● **Problem to solve**
Write the material out again exactly as it stands.
— Begin Given data —
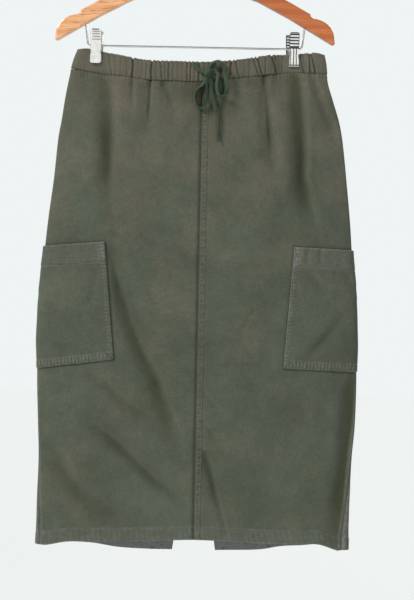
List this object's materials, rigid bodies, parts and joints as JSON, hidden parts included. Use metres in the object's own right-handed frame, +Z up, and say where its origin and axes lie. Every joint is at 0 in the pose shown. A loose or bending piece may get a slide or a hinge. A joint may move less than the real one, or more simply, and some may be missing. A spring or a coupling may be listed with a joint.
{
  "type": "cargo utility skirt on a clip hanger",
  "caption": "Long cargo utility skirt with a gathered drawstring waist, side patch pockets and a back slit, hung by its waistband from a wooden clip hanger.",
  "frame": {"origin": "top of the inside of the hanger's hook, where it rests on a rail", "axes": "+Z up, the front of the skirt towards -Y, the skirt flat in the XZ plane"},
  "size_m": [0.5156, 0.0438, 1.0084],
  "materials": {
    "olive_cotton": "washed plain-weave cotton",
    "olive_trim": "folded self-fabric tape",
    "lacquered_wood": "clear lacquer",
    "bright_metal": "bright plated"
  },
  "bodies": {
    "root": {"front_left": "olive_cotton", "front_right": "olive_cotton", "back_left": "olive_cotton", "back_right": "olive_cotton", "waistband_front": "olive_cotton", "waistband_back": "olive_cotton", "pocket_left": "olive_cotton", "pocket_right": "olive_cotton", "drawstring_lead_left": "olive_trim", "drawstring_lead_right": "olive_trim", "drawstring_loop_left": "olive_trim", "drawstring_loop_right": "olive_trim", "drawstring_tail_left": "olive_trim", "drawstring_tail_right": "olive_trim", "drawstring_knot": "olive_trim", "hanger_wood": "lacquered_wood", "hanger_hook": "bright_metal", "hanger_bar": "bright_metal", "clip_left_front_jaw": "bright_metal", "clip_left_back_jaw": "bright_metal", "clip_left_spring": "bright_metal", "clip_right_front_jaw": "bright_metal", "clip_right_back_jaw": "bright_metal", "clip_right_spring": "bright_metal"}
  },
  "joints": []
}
— End Given data —
● **Task solution**
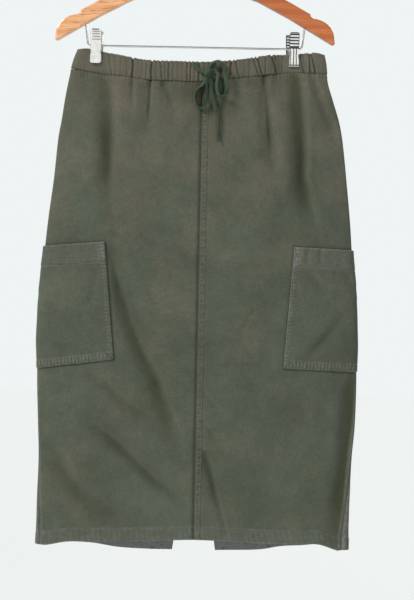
List this object's materials, rigid bodies, parts and joints as JSON, hidden parts included. Use metres in the object's own right-handed frame, +Z up, and say where its origin and axes lie. Every joint is at 0 in the pose shown. A loose or bending piece may get a slide or a hinge. A joint may move less than the real one, or more simply, and some may be missing. A spring or a coupling may be listed with a joint.
{
  "type": "cargo utility skirt on a clip hanger",
  "caption": "Long cargo utility skirt with a gathered drawstring waist, side patch pockets and a back slit, hung by its waistband from a wooden clip hanger.",
  "frame": {"origin": "top of the inside of the hanger's hook, where it rests on a rail", "axes": "+Z up, the front of the skirt towards -Y, the skirt flat in the XZ plane"},
  "size_m": [0.5156, 0.0438, 1.0084],
  "materials": {
    "olive_cotton": "washed plain-weave cotton",
    "olive_trim": "folded self-fabric tape",
    "lacquered_wood": "clear lacquer",
    "bright_metal": "bright plated"
  },
  "bodies": {
    "root": {"front_left": "olive_cotton", "front_right": "olive_cotton", "back_left": "olive_cotton", "back_right": "olive_cotton", "waistband_front": "olive_cotton", "waistband_back": "olive_cotton", "pocket_left": "olive_cotton", "pocket_right": "olive_cotton", "drawstring_lead_left": "olive_trim", "drawstring_lead_right": "olive_trim", "drawstring_loop_left": "olive_trim", "drawstring_loop_right": "olive_trim", "drawstring_tail_left": "olive_trim", "drawstring_tail_right": "olive_trim", "drawstring_knot": "olive_trim", "hanger_wood": "lacquered_wood", "hanger_hook": "bright_metal", "hanger_bar": "bright_metal", "clip_left_front_jaw": "bright_metal", "clip_left_back_jaw": "bright_metal", "clip_left_spring": "bright_metal", "clip_right_front_jaw": "bright_metal", "clip_right_back_jaw": "bright_metal", "clip_right_spring": "bright_metal"}
  },
  "joints": []
}